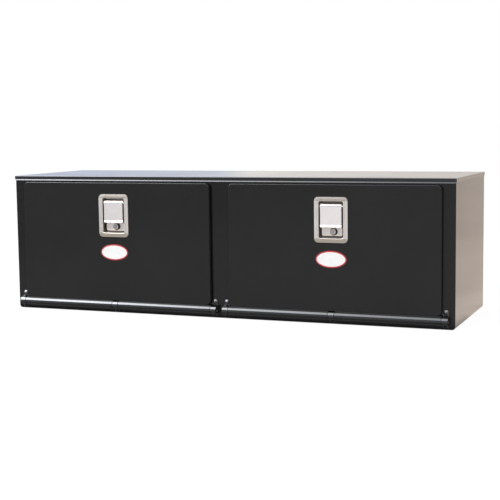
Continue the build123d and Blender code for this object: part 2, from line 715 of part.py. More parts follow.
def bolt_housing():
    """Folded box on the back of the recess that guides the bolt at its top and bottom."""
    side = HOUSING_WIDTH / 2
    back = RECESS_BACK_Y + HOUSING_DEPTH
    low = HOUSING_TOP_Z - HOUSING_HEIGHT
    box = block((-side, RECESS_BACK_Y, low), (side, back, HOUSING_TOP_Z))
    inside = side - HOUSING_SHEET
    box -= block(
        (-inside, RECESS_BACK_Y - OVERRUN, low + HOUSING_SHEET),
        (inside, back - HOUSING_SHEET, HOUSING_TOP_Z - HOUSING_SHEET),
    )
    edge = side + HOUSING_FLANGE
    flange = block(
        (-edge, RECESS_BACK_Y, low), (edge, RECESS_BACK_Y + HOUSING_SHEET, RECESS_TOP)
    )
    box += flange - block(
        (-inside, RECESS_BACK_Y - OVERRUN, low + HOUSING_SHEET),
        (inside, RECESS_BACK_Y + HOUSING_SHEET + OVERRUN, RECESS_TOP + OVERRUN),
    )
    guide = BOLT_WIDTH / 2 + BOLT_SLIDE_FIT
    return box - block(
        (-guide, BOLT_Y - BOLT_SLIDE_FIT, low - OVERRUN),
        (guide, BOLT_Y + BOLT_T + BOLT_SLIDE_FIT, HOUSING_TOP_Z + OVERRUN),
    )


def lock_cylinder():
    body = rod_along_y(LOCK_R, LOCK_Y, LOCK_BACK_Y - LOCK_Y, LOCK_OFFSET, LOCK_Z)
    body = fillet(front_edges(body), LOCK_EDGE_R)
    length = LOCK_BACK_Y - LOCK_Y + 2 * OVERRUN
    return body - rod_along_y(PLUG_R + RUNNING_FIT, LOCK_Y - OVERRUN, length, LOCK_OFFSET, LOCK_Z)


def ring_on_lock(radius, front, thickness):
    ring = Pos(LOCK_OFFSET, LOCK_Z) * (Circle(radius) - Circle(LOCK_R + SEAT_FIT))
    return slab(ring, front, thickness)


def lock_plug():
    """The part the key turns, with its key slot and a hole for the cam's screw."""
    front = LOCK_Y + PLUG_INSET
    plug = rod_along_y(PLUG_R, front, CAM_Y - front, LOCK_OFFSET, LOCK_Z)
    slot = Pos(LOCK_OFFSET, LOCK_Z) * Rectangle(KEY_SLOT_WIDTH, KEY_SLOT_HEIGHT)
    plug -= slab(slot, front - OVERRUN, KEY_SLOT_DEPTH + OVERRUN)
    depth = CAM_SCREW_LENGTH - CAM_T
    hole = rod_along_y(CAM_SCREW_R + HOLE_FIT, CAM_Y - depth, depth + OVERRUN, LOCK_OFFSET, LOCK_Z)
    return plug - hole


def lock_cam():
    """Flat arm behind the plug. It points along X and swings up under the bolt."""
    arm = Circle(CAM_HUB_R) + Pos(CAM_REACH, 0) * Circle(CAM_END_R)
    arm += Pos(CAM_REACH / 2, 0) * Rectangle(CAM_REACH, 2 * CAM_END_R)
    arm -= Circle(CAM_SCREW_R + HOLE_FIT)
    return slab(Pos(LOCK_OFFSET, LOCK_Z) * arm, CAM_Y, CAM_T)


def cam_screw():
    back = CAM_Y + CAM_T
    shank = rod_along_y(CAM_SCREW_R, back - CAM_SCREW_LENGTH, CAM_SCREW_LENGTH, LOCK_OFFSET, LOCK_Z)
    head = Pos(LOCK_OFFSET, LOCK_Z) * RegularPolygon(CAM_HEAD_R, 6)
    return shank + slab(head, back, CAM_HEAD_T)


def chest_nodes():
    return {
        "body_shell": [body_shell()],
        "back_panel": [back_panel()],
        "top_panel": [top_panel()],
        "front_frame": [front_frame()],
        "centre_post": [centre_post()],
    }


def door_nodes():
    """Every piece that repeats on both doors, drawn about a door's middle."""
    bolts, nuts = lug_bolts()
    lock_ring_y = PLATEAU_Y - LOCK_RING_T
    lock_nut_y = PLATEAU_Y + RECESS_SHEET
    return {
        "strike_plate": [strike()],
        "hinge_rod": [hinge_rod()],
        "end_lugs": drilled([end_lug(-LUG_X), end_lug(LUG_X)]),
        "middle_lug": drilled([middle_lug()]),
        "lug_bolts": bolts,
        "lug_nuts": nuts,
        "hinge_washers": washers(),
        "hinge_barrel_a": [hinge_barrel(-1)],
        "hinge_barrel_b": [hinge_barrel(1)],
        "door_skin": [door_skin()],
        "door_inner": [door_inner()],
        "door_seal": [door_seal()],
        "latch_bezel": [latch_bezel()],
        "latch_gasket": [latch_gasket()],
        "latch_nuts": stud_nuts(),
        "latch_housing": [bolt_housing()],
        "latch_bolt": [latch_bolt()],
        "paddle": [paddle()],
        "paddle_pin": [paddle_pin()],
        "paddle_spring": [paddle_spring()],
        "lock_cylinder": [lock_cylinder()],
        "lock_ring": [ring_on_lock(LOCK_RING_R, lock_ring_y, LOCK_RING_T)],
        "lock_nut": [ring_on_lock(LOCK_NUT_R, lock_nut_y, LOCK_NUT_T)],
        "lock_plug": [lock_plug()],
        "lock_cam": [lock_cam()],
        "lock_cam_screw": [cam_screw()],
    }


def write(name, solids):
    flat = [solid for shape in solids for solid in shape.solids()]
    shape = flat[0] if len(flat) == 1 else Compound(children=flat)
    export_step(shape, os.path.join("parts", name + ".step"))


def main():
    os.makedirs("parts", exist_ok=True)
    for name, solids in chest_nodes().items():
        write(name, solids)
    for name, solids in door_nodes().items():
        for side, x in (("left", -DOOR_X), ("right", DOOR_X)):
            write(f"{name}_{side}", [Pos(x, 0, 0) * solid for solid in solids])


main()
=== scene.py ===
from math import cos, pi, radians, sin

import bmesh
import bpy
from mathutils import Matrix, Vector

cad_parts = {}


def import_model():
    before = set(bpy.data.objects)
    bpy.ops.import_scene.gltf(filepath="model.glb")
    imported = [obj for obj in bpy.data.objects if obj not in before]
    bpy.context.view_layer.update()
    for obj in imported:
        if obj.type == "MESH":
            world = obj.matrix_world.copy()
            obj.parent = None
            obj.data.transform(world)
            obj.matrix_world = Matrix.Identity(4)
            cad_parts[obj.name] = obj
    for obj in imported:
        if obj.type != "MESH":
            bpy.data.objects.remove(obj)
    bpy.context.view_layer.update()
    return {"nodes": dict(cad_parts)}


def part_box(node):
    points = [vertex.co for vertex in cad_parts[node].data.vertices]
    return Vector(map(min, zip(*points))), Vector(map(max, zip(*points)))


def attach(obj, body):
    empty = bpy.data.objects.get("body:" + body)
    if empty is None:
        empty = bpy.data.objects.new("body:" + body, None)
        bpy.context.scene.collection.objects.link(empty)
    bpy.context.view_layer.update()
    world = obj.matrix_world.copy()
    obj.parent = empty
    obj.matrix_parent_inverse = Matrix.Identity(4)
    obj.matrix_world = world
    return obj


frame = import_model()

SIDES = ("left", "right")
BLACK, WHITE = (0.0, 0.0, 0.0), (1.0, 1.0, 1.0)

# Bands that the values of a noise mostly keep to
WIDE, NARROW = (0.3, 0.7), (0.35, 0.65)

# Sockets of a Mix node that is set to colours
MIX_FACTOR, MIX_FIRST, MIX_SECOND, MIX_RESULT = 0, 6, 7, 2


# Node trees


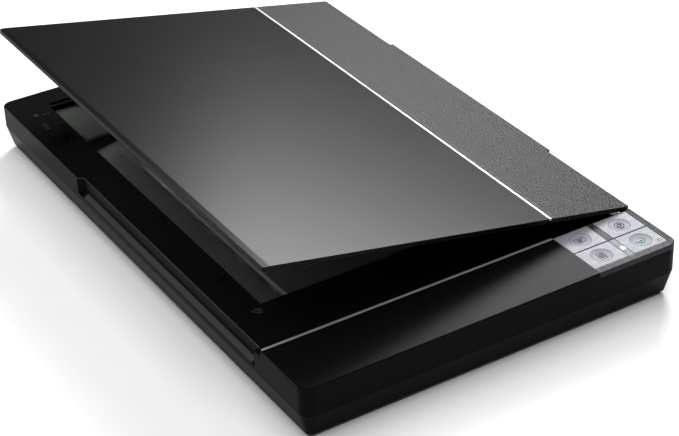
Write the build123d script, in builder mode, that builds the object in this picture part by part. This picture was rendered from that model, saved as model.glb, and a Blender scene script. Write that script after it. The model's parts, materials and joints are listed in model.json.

* **TASK GOAL**
Reproduce all of the entries word for word.

* **EXERCISE RESULT**
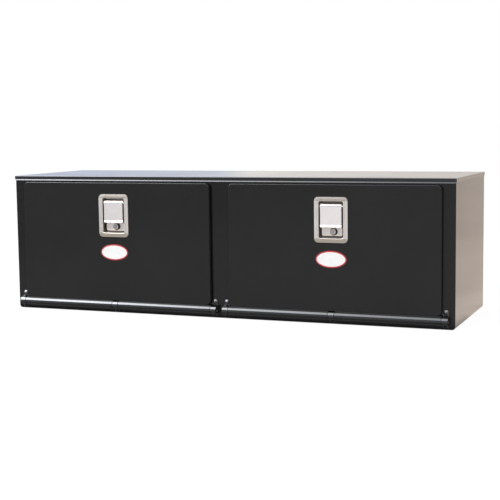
Continue the build123d and Blender code for this object: part 2, from line 715 of part.py. More parts follow.
def bolt_housing():
    """Folded box on the back of the recess that guides the bolt at its top and bottom."""
    side = HOUSING_WIDTH / 2
    back = RECESS_BACK_Y + HOUSING_DEPTH
    low = HOUSING_TOP_Z - HOUSING_HEIGHT
    box = block((-side, RECESS_BACK_Y, low), (side, back, HOUSING_TOP_Z))
    inside = side - HOUSING_SHEET
    box -= block(
        (-inside, RECESS_BACK_Y - OVERRUN, low + HOUSING_SHEET),
        (inside, back - HOUSING_SHEET, HOUSING_TOP_Z - HOUSING_SHEET),
    )
    edge = side + HOUSING_FLANGE
    flange = block(
        (-edge, RECESS_BACK_Y, low), (edge, RECESS_BACK_Y + HOUSING_SHEET, RECESS_TOP)
    )
    box += flange - block(
        (-inside, RECESS_BACK_Y - OVERRUN, low + HOUSING_SHEET),
        (inside, RECESS_BACK_Y + HOUSING_SHEET + OVERRUN, RECESS_TOP + OVERRUN),
    )
    guide = BOLT_WIDTH / 2 + BOLT_SLIDE_FIT
    return box - block(
        (-guide, BOLT_Y - BOLT_SLIDE_FIT, low - OVERRUN),
        (guide, BOLT_Y + BOLT_T + BOLT_SLIDE_FIT, HOUSING_TOP_Z + OVERRUN),
    )


def lock_cylinder():
    body = rod_along_y(LOCK_R, LOCK_Y, LOCK_BACK_Y - LOCK_Y, LOCK_OFFSET, LOCK_Z)
    body = fillet(front_edges(body), LOCK_EDGE_R)
    length = LOCK_BACK_Y - LOCK_Y + 2 * OVERRUN
    return body - rod_along_y(PLUG_R + RUNNING_FIT, LOCK_Y - OVERRUN, length, LOCK_OFFSET, LOCK_Z)


def ring_on_lock(radius, front, thickness):
    ring = Pos(LOCK_OFFSET, LOCK_Z) * (Circle(radius) - Circle(LOCK_R + SEAT_FIT))
    return slab(ring, front, thickness)


def lock_plug():
    """The part the key turns, with its key slot and a hole for the cam's screw."""
    front = LOCK_Y + PLUG_INSET
    plug = rod_along_y(PLUG_R, front, CAM_Y - front, LOCK_OFFSET, LOCK_Z)
    slot = Pos(LOCK_OFFSET, LOCK_Z) * Rectangle(KEY_SLOT_WIDTH, KEY_SLOT_HEIGHT)
    plug -= slab(slot, front - OVERRUN, KEY_SLOT_DEPTH + OVERRUN)
    depth = CAM_SCREW_LENGTH - CAM_T
    hole = rod_along_y(CAM_SCREW_R + HOLE_FIT, CAM_Y - depth, depth + OVERRUN, LOCK_OFFSET, LOCK_Z)
    return plug - hole


def lock_cam():
    """Flat arm behind the plug. It points along X and swings up under the bolt."""
    arm = Circle(CAM_HUB_R) + Pos(CAM_REACH, 0) * Circle(CAM_END_R)
    arm += Pos(CAM_REACH / 2, 0) * Rectangle(CAM_REACH, 2 * CAM_END_R)
    arm -= Circle(CAM_SCREW_R + HOLE_FIT)
    return slab(Pos(LOCK_OFFSET, LOCK_Z) * arm, CAM_Y, CAM_T)


def cam_screw():
    back = CAM_Y + CAM_T
    shank = rod_along_y(CAM_SCREW_R, back - CAM_SCREW_LENGTH, CAM_SCREW_LENGTH, LOCK_OFFSET, LOCK_Z)
    head = Pos(LOCK_OFFSET, LOCK_Z) * RegularPolygon(CAM_HEAD_R, 6)
    return shank + slab(head, back, CAM_HEAD_T)


def chest_nodes():
    return {
        "body_shell": [body_shell()],
        "back_panel": [back_panel()],
        "top_panel": [top_panel()],
        "front_frame": [front_frame()],
        "centre_post": [centre_post()],
    }


def door_nodes():
    """Every piece that repeats on both doors, drawn about a door's middle."""
    bolts, nuts = lug_bolts()
    lock_ring_y = PLATEAU_Y - LOCK_RING_T
    lock_nut_y = PLATEAU_Y + RECESS_SHEET
    return {
        "strike_plate": [strike()],
        "hinge_rod": [hinge_rod()],
        "end_lugs": drilled([end_lug(-LUG_X), end_lug(LUG_X)]),
        "middle_lug": drilled([middle_lug()]),
        "lug_bolts": bolts,
        "lug_nuts": nuts,
        "hinge_washers": washers(),
        "hinge_barrel_a": [hinge_barrel(-1)],
        "hinge_barrel_b": [hinge_barrel(1)],
        "door_skin": [door_skin()],
        "door_inner": [door_inner()],
        "door_seal": [door_seal()],
        "latch_bezel": [latch_bezel()],
        "latch_gasket": [latch_gasket()],
        "latch_nuts": stud_nuts(),
        "latch_housing": [bolt_housing()],
        "latch_bolt": [latch_bolt()],
        "paddle": [paddle()],
        "paddle_pin": [paddle_pin()],
        "paddle_spring": [paddle_spring()],
        "lock_cylinder": [lock_cylinder()],
        "lock_ring": [ring_on_lock(LOCK_RING_R, lock_ring_y, LOCK_RING_T)],
        "lock_nut": [ring_on_lock(LOCK_NUT_R, lock_nut_y, LOCK_NUT_T)],
        "lock_plug": [lock_plug()],
        "lock_cam": [lock_cam()],
        "lock_cam_screw": [cam_screw()],
    }


def write(name, solids):
    flat = [solid for shape in solids for solid in shape.solids()]
    shape = flat[0] if len(flat) == 1 else Compound(children=flat)
    export_step(shape, os.path.join("parts", name + ".step"))


def main():
    os.makedirs("parts", exist_ok=True)
    for name, solids in chest_nodes().items():
        write(name, solids)
    for name, solids in door_nodes().items():
        for side, x in (("left", -DOOR_X), ("right", DOOR_X)):
            write(f"{name}_{side}", [Pos(x, 0, 0) * solid for solid in solids])


main()
=== scene.py ===
from math import cos, pi, radians, sin

import bmesh
import bpy
from mathutils import Matrix, Vector

cad_parts = {}


def import_model():
    before = set(bpy.data.objects)
    bpy.ops.import_scene.gltf(filepath="model.glb")
    imported = [obj for obj in bpy.data.objects if obj not in before]
    bpy.context.view_layer.update()
    for obj in imported:
        if obj.type == "MESH":
            world = obj.matrix_world.copy()
            obj.parent = None
            obj.data.transform(world)
            obj.matrix_world = Matrix.Identity(4)
            cad_parts[obj.name] = obj
    for obj in imported:
        if obj.type != "MESH":
            bpy.data.objects.remove(obj)
    bpy.context.view_layer.update()
    return {"nodes": dict(cad_parts)}


def part_box(node):
    points = [vertex.co for vertex in cad_parts[node].data.vertices]
    return Vector(map(min, zip(*points))), Vector(map(max, zip(*points)))


def attach(obj, body):
    empty = bpy.data.objects.get("body:" + body)
    if empty is None:
        empty = bpy.data.objects.new("body:" + body, None)
        bpy.context.scene.collection.objects.link(empty)
    bpy.context.view_layer.update()
    world = obj.matrix_world.copy()
    obj.parent = empty
    obj.matrix_parent_inverse = Matrix.Identity(4)
    obj.matrix_world = world
    return obj


frame = import_model()

SIDES = ("left", "right")
BLACK, WHITE = (0.0, 0.0, 0.0), (1.0, 1.0, 1.0)

# Bands that the values of a noise mostly keep to
WIDE, NARROW = (0.3, 0.7), (0.35, 0.65)

# Sockets of a Mix node that is set to colours
MIX_FACTOR, MIX_FIRST, MIX_SECOND, MIX_RESULT = 0, 6, 7, 2


# Node trees


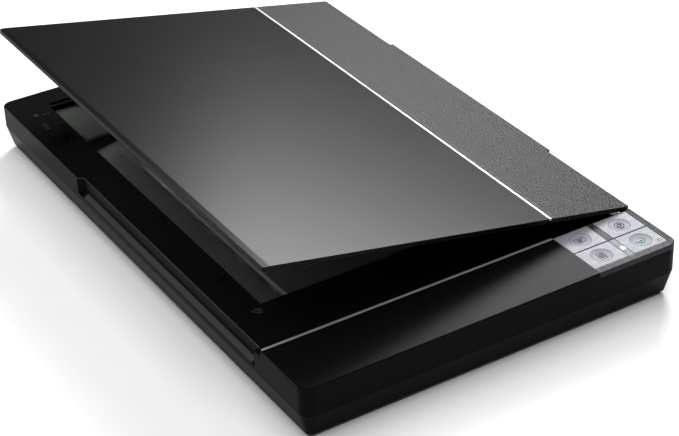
Write the build123d script, in builder mode, that builds the object in this picture part by part. This picture was rendered from that model, saved as model.glb, and a Blender scene script. Write that script after it. The model's parts, materials and joints are listed in model.json.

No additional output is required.